Financial Products and Digital Integration:
- The scheme has promoted digital transactions through RuPay cards. For example, over 38.7 crore RuPay cards have been issued under the scheme.
- PMJDY accounts are being used not only for receiving DBT but also facilitated -
- For savings
- Provided access to micro-insurance and investment products.
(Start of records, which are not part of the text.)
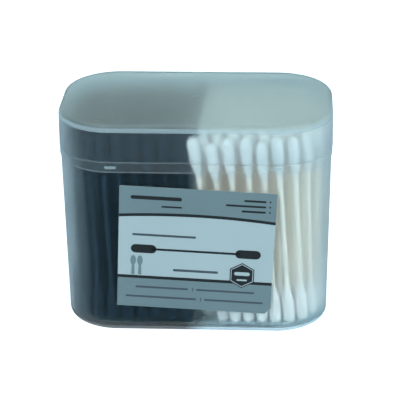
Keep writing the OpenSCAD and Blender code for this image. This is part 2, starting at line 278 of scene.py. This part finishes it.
GREY_INK = label_stock("Grey ink", (0.155, 0.23, 0.255, 1.0), (0.19, 0.275, 0.30, 1.0), 0.4)
BLACK_INK = label_stock("Black ink", (0.005, 0.007, 0.008, 1.0), (0.012, 0.014, 0.016, 1.0), 0.38)
SOFT_INK = label_stock("Soft ink", (0.055, 0.075, 0.09, 1.0), (0.075, 0.10, 0.12, 1.0), 0.42)


# Meshes

def piece_from(bm, name, material, body, sharp=None):
    """Finishes a bmesh as a piece that rides on a body. Edges above sharp, in degrees, stay sharp."""
    mesh = bpy.data.meshes.new(name)
    bm.to_mesh(mesh)
    bm.free()
    for face in mesh.polygons:
        face.use_smooth = True
    if sharp is not None:
        mesh.set_sharp_from_angle(angle=math.radians(sharp))
    mesh.materials.append(material)
    piece = bpy.data.objects.new(name, mesh)
    bpy.context.scene.collection.objects.link(piece)
    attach(piece, body)
    return piece


TOUCHING, TOO_SHORT = 0.001 * MM, 0.0005 * MM


def merged(node):
    """A CAD node's mesh as a bmesh, with its loose triangles joined."""
    bm = bmesh.new()
    bm.from_mesh(frame["nodes"][node].data)
    bmesh.ops.remove_doubles(bm, verts=bm.verts, dist=TOUCHING)
    bmesh.ops.dissolve_degenerate(bm, edges=bm.edges, dist=TOO_SHORT)
    return bm


def unique(items):
    """The items in order, each once."""
    return list(dict.fromkeys(items))


def linked(start):
    """All vertices that edges join to one vertex, with that one first."""
    found, known, queue = [start], {start}, [start]
    while queue:
        for edge in queue.pop().link_edges:
            for vert in edge.verts:
                if vert not in known:
                    known.add(vert)
                    found.append(vert)
                    queue.append(vert)
    return found


# Mouldings: heights and places on them in mm

STRAIGHT_X = 31.0      # half the length of the straight front wall
BASE_Z = 2.6           # top of the milky base
COLLAR_Z = 68.3
COLLAR_LINE = (67.7, 68.3)
JOINT_Z = 71.6         # where the neck begins
NECK_Z = JOINT_Z + 0.1
LID_LINE = (71.9, 72.35)
EDGE_Z = 84.0          # where the rounded edge of the lid begins
SLOT_FRONT_Y = -29.3   # both slots lie in front of this
SLOT_X, SLOT_HALF = 31.0, 2.3
SLOT_Z, SLOT_HALF_H = 70.0, 0.65


def outward(middle, normal):
    """How far a face of the box looks straight out from the middle, from -1 to 1."""
    straight = Vector((max(abs(middle.x) - STRAIGHT_X, 0.0) * math.copysign(1, middle.x), middle.y, 0))
    return normal.dot(straight.normalized())


def everywhere(middle, normal):
    return True


def on_collar(middle, normal):
    return COLLAR_Z < middle.z < JOINT_Z and outward(middle, normal) > 0.5


def on_neck(middle, normal):
    return middle.z > NECK_Z


def on_base(middle, normal):
    return middle.z < BASE_Z


# The faces of the slots take a painted highlight
def in_slot(middle, normal):
    """Whether a face lies in one of the two slots of the collar."""
    across = abs(abs(middle.x) - SLOT_X)
    return middle.y < SLOT_FRONT_Y and across < SLOT_HALF and abs(middle.z - SLOT_Z) < SLOT_HALF_H


# The band along the collar's lower edge, which takes a painted highlight
def on_collar_line(middle, normal):
    return COLLAR_LINE[0] < middle.z < COLLAR_LINE[1] and outward(middle, normal) > 0.0


def on_lid_top(middle, normal):
    return middle.z > EDGE_Z and abs(normal.z) > 0.5


# The rounded edge of the lid takes painted light, for the light carried in through the top plate's edge
def on_lid_edge(middle, normal):
    return middle.z > EDGE_Z and outward(middle, normal) > 0.85


# The band along the lid's lower edge, which takes a painted highlight
def on_lid_line(middle, normal):
    return LID_LINE[0] < middle.z < LID_LINE[1] and outward(middle, normal) > 0.5


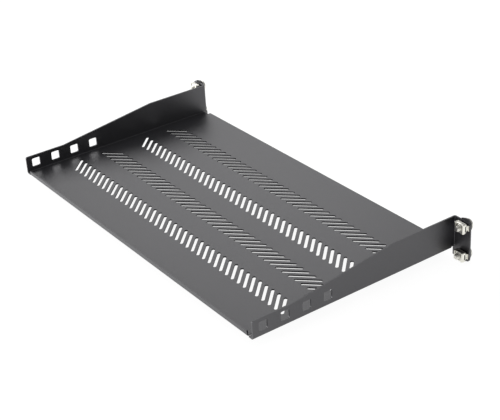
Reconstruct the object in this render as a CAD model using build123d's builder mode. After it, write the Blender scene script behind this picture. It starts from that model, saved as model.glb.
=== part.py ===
# Vented one-unit cantilever shelf for 19-inch racks, folded from one steel sheet,
# with the four sets of rail hardware that are screwed to its ears.
# Frame: +X to the right seen from the front of the rack, +Y into the rack, +Z up.
# Origin: centre of the four rail holes, on the rear faces of the ears, which seat on the rails.
from build123d import *
import os

# Sheet metal, mm
sheet = 1.5
bend_inside = 0.5
bend_outside = bend_inside + sheet

# Shelf body
body_width = 440.0
reach = 248.0
deck_drop = 14.0
wall_front_height = 36.0
wall_rear_height = 20.0
slope_front = 78.5
slope_rear = 198.5
kink_radius = 6.0
wall_corner_radius = 1.5

# Hem folded under the front edge of the deck
hem_gap = 0.4
hem_length = 9.0
hem_end_inset = 10.0
front_relief_depth = 5.0
front_relief_radius = 1.2

# Stop lip folded up along the rear edge of the deck
lip_height = 5.8
lip_setout = 0.5
lip_end_inset = 8.5
lip_corner_radius = 1.5
rear_relief_width = 2.0
rear_relief_depth = 5.0

# Vent slots, in rows that slant left and right by turns
slot_length = 28.0
slot_width = 3.5
slot_angle = 45.0
slot_pitch = 10.0
slots_per_row = 40
slot_rows = 4
row_pitch = 45.0
front_row_y = 59.0

# Square holes near the rear end of each wall
square_hole = 10.0
square_hole_radius = 1.6
square_hole_pitch = 25.0
square_holes_per_wall = 4
square_hole_height = 11.2
square_hole_rear_margin = 12.0

# Mounting ears
ear_reach = 21.3
ear_height = 44.0
ear_corner_radius = 3.5
ear_relief = 1.0
rail_hole_inset = 8.75
rail_hole_rise = 31.75
ear_slot_length = 10.0
ear_slot_height = 7.0

# Rail screw, M6
screw_diameter = 6.0
screw_length = 14.0
head_diameter = 12.0
head_height = 4.6
head_edge_radius = 2.0
recess_span = 6.6
recess_width = 1.3
recess_depth = 2.6
recess_taper = 12.0
screw_tip_chamfer = 0.7

# Cup washer
washer_diameter = 16.5
washer_height = 3.2
washer_floor_thickness = 2.0
washer_rim = 0.7
washer_edge = 0.2
shank_clearance = 0.3
head_clearance = 0.2

# Cage nut: square nut held in a cage bent from spring steel strip
strip = 0.7
cage_width = 12.4
cage_height = 9.6
cage_depth = 7.2
cage_bend = 0.5
wing_depth = 1.8
wing_height = 6.0
wing_hook = 1.4
nut_play = 0.2
nut_collar_diameter = 7.8
nut_collar_height = 0.9
nut_corner_radius = 0.6
collar_clearance = 0.1
thread_clearance = 0.05

# Levels and edges worked out from the sizes above
deck_bottom = -deck_drop
deck_top = deck_bottom + sheet
wall_top = deck_bottom + wall_front_height
ear_bottom = wall_top - ear_height
ear_front = -sheet
half_width = body_width / 2
ear_tip = half_width + ear_reach
rail_hole_spacing = 2 * (ear_tip - rail_hole_inset)
wall_start = bend_inside
hem_radius = sheet + hem_gap / 2
hem_middle = deck_top - hem_radius
hem_turn = ear_front + hem_radius
hem_half_span = half_width - hem_end_inset
front_relief_end = ear_front + front_relief_depth
lip_face = reach + lip_setout
lip_turn = lip_face - bend_outside
lip_half_span = half_width - lip_end_inset
rear_relief_middle = lip_half_span + rear_relief_width / 2

# Shelf tray: the whole folded sheet
with BuildPart() as shelf_tray:
    # Deck and side walls as one folded channel
    with BuildSketch(Plane.XZ.offset(-reach)):
        with BuildLine():
            FilletPolyline(
                (-half_width, wall_top),
                (-half_width, deck_bottom),
                (half_width, deck_bottom),
                (half_width, wall_top),
                radius=bend_outside,
            )
            offset(amount=sheet, side=Side.LEFT)
        make_face()
    extrude(amount=reach - wall_start)

    # Walls cut down from the high front to the low rear
    with BuildSketch(Plane.YZ):
        with BuildLine():
            crest = FilletPolyline(
                (reach + sheet, deck_bottom + wall_rear_height),
                (slope_rear, deck_bottom + wall_rear_height),
                (slope_front, wall_top),
                (0, wall_top),
                radius=kink_radius,
            )
            Polyline(crest @ 1, (0, wall_top + sheet), (reach + sheet, wall_top + sheet), crest @ 0)
        make_face()
    extrude(amount=half_width, both=True, mode=Mode.SUBTRACT)
    rear_edges = shelf_tray.edges().filter_by(Axis.X).group_by(Axis.Y)[-1]
    fillet(rear_edges.group_by(Axis.Z)[-1], wall_corner_radius)

    # Deck trimmed back to its rear fold, with reliefs at the four corners
    with BuildSketch(Plane.XY.offset(deck_bottom)):
        with Locations((0, lip_turn)):
            Rectangle(
                2 * lip_half_span,
                bend_outside,
                align=(Align.CENTER, Align.MIN),
            )
        with GridLocations(2 * rear_relief_middle, 0, 2, 1):
            with Locations((0, reach)):
                SlotOverall(2 * rear_relief_depth, rear_relief_width, rotation=90)
        with GridLocations(2 * (hem_half_span + half_width / 2), 0, 2, 1):
            RectangleRounded(half_width, 2 * front_relief_end, front_relief_radius)
    extrude(amount=bend_outside, mode=Mode.SUBTRACT)

    # Hem folded under the front edge
    with BuildSketch(Plane.YZ):
        with BuildLine():
            Line((ear_front + hem_length, deck_top), (hem_turn, deck_top))
            ThreePointArc(
                (hem_turn, deck_top),
                (ear_front, hem_middle),
                (hem_turn, hem_middle - hem_radius),
            )
            Line(
                (hem_turn, hem_middle - hem_radius),
                (ear_front + hem_length, hem_middle - hem_radius),
            )
            offset(amount=sheet, side=Side.LEFT)
        make_face()
    extrude(amount=hem_half_span, both=True)

    # Stop lip folded up along the rear edge
    with BuildSketch(Plane.YZ):
        with BuildLine():
            FilletPolyline(
                (lip_turn - sheet, deck_bottom),
                (lip_face, deck_bottom),
                (lip_face, deck_bottom + lip_height),
                radius=bend_outside,
            )
            offset(amount=sheet, side=Side.LEFT)
        make_face()
    extrude(amount=lip_half_span, both=True)
    lip_edges = shelf_tray.edges().filter_by(Axis.Y).filter_by(
        lambda edge: edge.center().Y > lip_face - sheet and abs(edge.length - sheet) < 0.001
    )
    fillet(lip_edges.group_by(Axis.Z)[-1], lip_corner_radius)

    # Vent slots
    with BuildSketch(Plane.XY.offset(deck_top)):
        for row in range(slot_rows):
            slant = slot_angle if row % 2 == 0 else -slot_angle
            with Locations((0, front_row_y + row * row_pitch)):
                with GridLocations(slot_pitch, 0, slots_per_row, 1):
                    SlotOverall(slot_length, slot_width, rotation=slant)
    extrude(amount=-sheet, mode=Mode.SUBTRACT)

    # Square holes through both walls
    holes_length = (square_holes_per_wall - 1) * square_hole_pitch
    holes_middle = reach - square_hole_rear_margin - holes_length / 2
    with BuildSketch(Plane.YZ):
        with Locations((holes_middle, deck_bottom + square_hole_height)):
            with GridLocations(square_hole_pitch, 0, square_holes_per_wall, 1):
                RectangleRounded(square_hole, square_hole, square_hole_radius)
    extrude(amount=half_width, both=True, mode=Mode.SUBTRACT)

    # Ears folded outwards from the front ends of the walls
    for side in (-1, 1):
        with BuildSketch(Plane.XY.offset(deck_bottom + bend_outside + ear_relief)):
            with BuildLine():
                FilletPolyline(
                    (side * (half_width - sheet), wall_start + sheet),
                    (side * (half_width - sheet), ear_front),
                    (side * ear_tip, ear_front),
                    radius=bend_outside,
                )
                offset(amount=sheet, side=Side.LEFT if side > 0 else Side.RIGHT)
            make_face()
        extrude(amount=wall_front_height - bend_outside - ear_relief)

        # Flat lower end of the ear, below the fold
        with BuildSketch(Plane.XZ):
            with Locations((side * ear_tip, ear_bottom)):
                Rectangle(
                    ear_reach + bend_outside,
                    deck_bottom + bend_outside - ear_bottom,
                    align=(Align.MAX if side > 0 else Align.MIN, Align.MIN),
                )
                Rectangle(
                    ear_reach - bend_inside,
                    ear_height,
                    align=(Align.MAX if side > 0 else Align.MIN, Align.MIN),
                )
        extrude(amount=sheet)
    ear_tips = shelf_tray.edges().filter_by(Axis.Y).group_by(Axis.X)
    fillet(ear_tips[0] + ear_tips[-1], ear_corner_radius)

    # Obround rail holes
    with BuildSketch(Plane.XZ):
        with GridLocations(rail_hole_spacing, rail_hole_rise, 2, 2):
            SlotOverall(ear_slot_length, ear_slot_height)
    extrude(amount=sheet, mode=Mode.SUBTRACT)

# Cup washer: conical outside, with a recess that takes the screw's head
washer_back = ear_front
washer_front = washer_back - washer_height
washer_floor = washer_back - washer_floor_thickness
cup_radius = head_diameter / 2 + head_clearance
with BuildPart() as cup_washer:
    with BuildSketch(Plane.XY):
        with BuildLine():
            Polyline(
                (screw_diameter / 2 + shank_clearance, washer_back),
                (washer_diameter / 2, washer_back),
                (cup_radius + washer_rim, washer_front),
                (cup_radius, washer_front),
                (cup_radius, washer_floor),
                (screw_diameter / 2 + shank_clearance, washer_floor),
                close=True,
            )
        make_face()
    revolve(axis=Axis.Y)
    chamfer(cup_washer.edges().group_by(Axis.Y)[0], washer_edge)

# Rail screw: pan head with a cross recess, shank through washer, ear and nut
head_front = washer_floor - head_height
with BuildPart() as rail_screw:
    with BuildSketch(Plane.XZ.offset(-head_front)):
        Circle(head_diameter / 2)
    extrude(amount=-head_height)
    fillet(rail_screw.edges().group_by(Axis.Y)[0], head_edge_radius)
    with BuildSketch(Plane.XZ.offset(-washer_floor)):
        Circle(screw_diameter / 2)
    extrude(amount=-screw_length)
    chamfer(rail_screw.edges().group_by(Axis.Y)[-1], screw_tip_chamfer)
    with BuildSketch(Plane.XZ.offset(-head_front)):
        Rectangle(recess_span, recess_width)
        Rectangle(recess_width, recess_span)
    extrude(amount=-recess_depth, taper=recess_taper, mode=Mode.SUBTRACT)

# Square nut with a round collar at its rear face
nut_rear = cage_depth - strip
nut_front = wing_depth + strip + nut_play
nut_side = cage_width - 2 * (strip + cage_bend) - nut_play
with BuildPart() as square_nut:
    with BuildSketch(Plane.XZ.offset(-nut_front)):
        RectangleRounded(nut_side, nut_side, nut_corner_radius)
    extrude(amount=nut_front - nut_rear)
    with BuildSketch(Plane.XZ.offset(-nut_rear)):
        Circle(nut_collar_diameter / 2)
    extrude(amount=-nut_collar_height)
    with BuildSketch(Plane.XZ.offset(-nut_front)):
        Circle(screw_diameter / 2 + thread_clearance)
    extrude(amount=nut_front - nut_rear - nut_collar_height, mode=Mode.SUBTRACT)

# Cage: strip folded round the nut, with two lips behind it and two wings that meet the ear
arm_inside = cage_width / 2 - strip
lip_tip = nut_collar_diameter / 2 + collar_clearance
with BuildPart() as nut_cage:
    with BuildSketch(Plane.XY.offset(-cage_height / 2)):
        with BuildLine():
            FilletPolyline(
                (lip_tip, nut_rear),
                (arm_inside, nut_rear),
                (arm_inside, wing_depth + strip),
                (-arm_inside, wing_depth + strip),
                (-arm_inside, nut_rear),
                (-lip_tip, nut_rear),
                radius=cage_bend,
            )
            offset(amount=strip, side=Side.LEFT)
        make_face()
    extrude(amount=cage_height)
    with BuildSketch(Plane.XY.offset(-wing_height / 2)):
        for side in (-1, 1):
            with BuildLine():
                FilletPolyline(
                    (side * (arm_inside + strip + wing_hook), 0),
                    (side * arm_inside, 0),
                    (side * arm_inside, (nut_rear + wing_depth) / 2),
                    radius=cage_bend + strip,
                )
                offset(amount=strip, side=Side.RIGHT if side > 0 else Side.LEFT)
            make_face()
    extrude(amount=wing_height)
    with BuildSketch(Plane.XZ.offset(-wing_depth)):
        Circle(screw_diameter / 2 + shank_clearance)
    extrude(amount=-strip, mode=Mode.SUBTRACT)

shelf_tray.part.label = "shelf_tray"
os.makedirs("parts", exist_ok=True)
export_step(shelf_tray.part, "parts/shelf_tray.step")

# One set of hardware at each rail hole
for level, z in (("upper", rail_hole_rise / 2), ("lower", -rail_hole_rise / 2)):
    for side, x in (("left", -rail_hole_spacing / 2), ("right", rail_hole_spacing / 2)):
        for kind, piece in (
            ("rail_screw", rail_screw),
            ("cup_washer", cup_washer),
            ("square_nut", square_nut),
            ("nut_cage", nut_cage),
        ):
            with BuildPart() as placed:
                with Locations((x, 0, z)):
                    add(piece.part)
            placed.part.label = f"{kind}_{level}_{side}"
            export_step(placed.part, f"parts/{placed.part.label}.step")
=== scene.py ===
"""Looks of a vented one-unit rack shelf: finishes, rail hardware and a plain studio."""

import logging
import math
from collections.abc import Callable
from dataclasses import dataclass
from enum import Enum

import bmesh
import bpy
from mathutils import Matrix, Vector


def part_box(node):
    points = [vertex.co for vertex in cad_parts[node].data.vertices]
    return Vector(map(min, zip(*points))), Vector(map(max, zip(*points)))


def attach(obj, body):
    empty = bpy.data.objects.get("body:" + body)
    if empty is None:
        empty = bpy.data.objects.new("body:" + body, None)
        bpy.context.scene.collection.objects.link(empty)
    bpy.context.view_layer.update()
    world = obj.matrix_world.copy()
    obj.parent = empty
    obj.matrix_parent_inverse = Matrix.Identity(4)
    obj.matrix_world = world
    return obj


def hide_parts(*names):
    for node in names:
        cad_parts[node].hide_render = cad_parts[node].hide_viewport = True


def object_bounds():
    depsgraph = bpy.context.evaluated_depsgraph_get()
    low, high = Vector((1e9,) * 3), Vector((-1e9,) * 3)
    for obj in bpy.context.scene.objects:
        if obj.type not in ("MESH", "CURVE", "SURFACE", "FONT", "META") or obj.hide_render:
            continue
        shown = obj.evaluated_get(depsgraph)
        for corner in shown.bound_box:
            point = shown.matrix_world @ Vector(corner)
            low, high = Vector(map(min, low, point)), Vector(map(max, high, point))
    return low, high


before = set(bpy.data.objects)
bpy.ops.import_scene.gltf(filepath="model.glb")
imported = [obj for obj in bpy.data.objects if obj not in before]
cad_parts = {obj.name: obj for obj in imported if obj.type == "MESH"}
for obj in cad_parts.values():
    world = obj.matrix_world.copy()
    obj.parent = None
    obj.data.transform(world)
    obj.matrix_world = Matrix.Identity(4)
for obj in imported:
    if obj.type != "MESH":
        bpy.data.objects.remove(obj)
cad_low, cad_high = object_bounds()

MM = 0.001
WHITE = (1.0, 1.0, 1.0, 1.0)
SMOOTH_ANGLE = math.radians(30)
UPRIGHT_LEAN = 0.3
log = logging.getLogger("rack_shelf")


class Slot(Enum):
    """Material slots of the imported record."""

    POWDER_COAT = "powder_coat"
    ZINC = "zinc"
    SPRING_STEEL = "spring_steel"
    BLACK_PLASTIC = "black_plastic"


class Corner(Enum):
    """The four rail holes, by the ending of their nodes' names."""

    UPPER_LEFT = "upper_left"
    UPPER_RIGHT = "upper_right"
    LOWER_LEFT = "lower_left"
    LOWER_RIGHT = "lower_right"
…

For example, extending life and accident cover (Jan Suraksha) of Rs 2 lakh through the PMJJBY and the PMSBY.
- Much-needed financial security (to people working in the unorganised segment) by enrolling in Jan Suraksha schemes.
- The scheme has also boosted UPI and digital transactions growth.
Future Prospects:
- Artificial intelligence and natural language processing can help in voice-based transaction authorisations, doing away with the need for smartphones or internet connectivity.
- Facilitated innovations in e-commerce with fast and reliable delivery systems in Tier 4 and Tier 5 centres.
- The government has launched a financial inclusion saturation drive, and banks are organising camps to -
- Update KYC details,
- Open new accounts,
- Promote micro-insurance and pension schemes, and
- Reduce inactive accounts under PMJDY.
Conclusion:
- PMJDY is the world’s largest financial inclusion programme, which acts as a testament to inclusive governance, and recognised as a global model for universal financial inclusion.
- As PMJDY enters its 12th year, the focus must shift from mere account creation to enhancing account activity, financial literacy, and access to diversified financial products like insurance, credit, and pensions.
- Leveraging digital innovations and deeper outreach in rural and unorganised sectors can transform PMJDY into a catalyst for inclusive and sustainable economic growth.